Charles Russell on Neenah

Permanent Exhibition: Charles Russell and Albert Trigg first met in Great Falls in 1891, when both were relative newcomers to the city. Trigg was an Englishman who had lived in Canada and Michigan before moving to Montana with his wife Margaret and daughter Josephine (1872–1951). He met Russell at the Brunswick Bar of which he was the proprietor and allowed Russell to set up his studio in a back room of the bar in order to attempt to become a full-time painter. In 1900, the Russells bought two lots on the same block as the Trigg family and built a modest frame house. The Trigg and Russell families maintained a close relationship with one another and were frequent visitors and even travel companions.

Josephine taught in the public schools and became children’s librarian at the Great Falls Public Library in 1911. An avid reader, interested in history, cultures and faraway places, she shared her interest and enthusiasm with Charlie and occasionally read to him while he worked. She also contributed the beautiful calligraphy on his greetings and poems. Josephine was a devoted friend of Nancy’s and Jack’s godmother, and long after Charlie’s death she and her mother regularly visited Nancy and Jack in California.

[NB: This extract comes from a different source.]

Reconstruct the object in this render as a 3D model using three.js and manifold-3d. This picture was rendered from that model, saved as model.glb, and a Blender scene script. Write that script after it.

The Trigg collection was bequeathed to the Trigg-Russell Foundation, Inc., by Josephine Trigg in memory of her beloved parents, and in memory of Charles M. Russell, her close friend and neighbor. This bequest provided the incentive which resulted in the public subscription of funds for the construction of the C.M. Russell Gallery which was completed in 1953. The collection is entirely composed of pieces given to Miss Trigg and her parents, as well as letters he wrote to them. They were highly treasured by her as repeated expressions of his esteem and affection. She was, however, sufficiently perceptive to recognize that the collection had more than sentimental worth, since it not only constitutes an accurate and beautifully executed artistic record of a colorful period in the development of this western area but also reveals much of the lovable character of an artist whose nostalgic sensitivity was tempered by a quietly sharp and appreciative sense of humor. Although in very modest financial circumstances during her declining years, Miss Trigg sacrificed comfort and security by refusing to sell her collection. She preferred to preserve it for display in the community in which Russell lived and in the country which inspired so much of his work.
This reinstallation in the original Trigg gallery highlights the family’s collection of artwork that was accumulated over their lifetimes including drawings, poems, illustrated letters, watercolors, oils, and plaster and wax sculptures.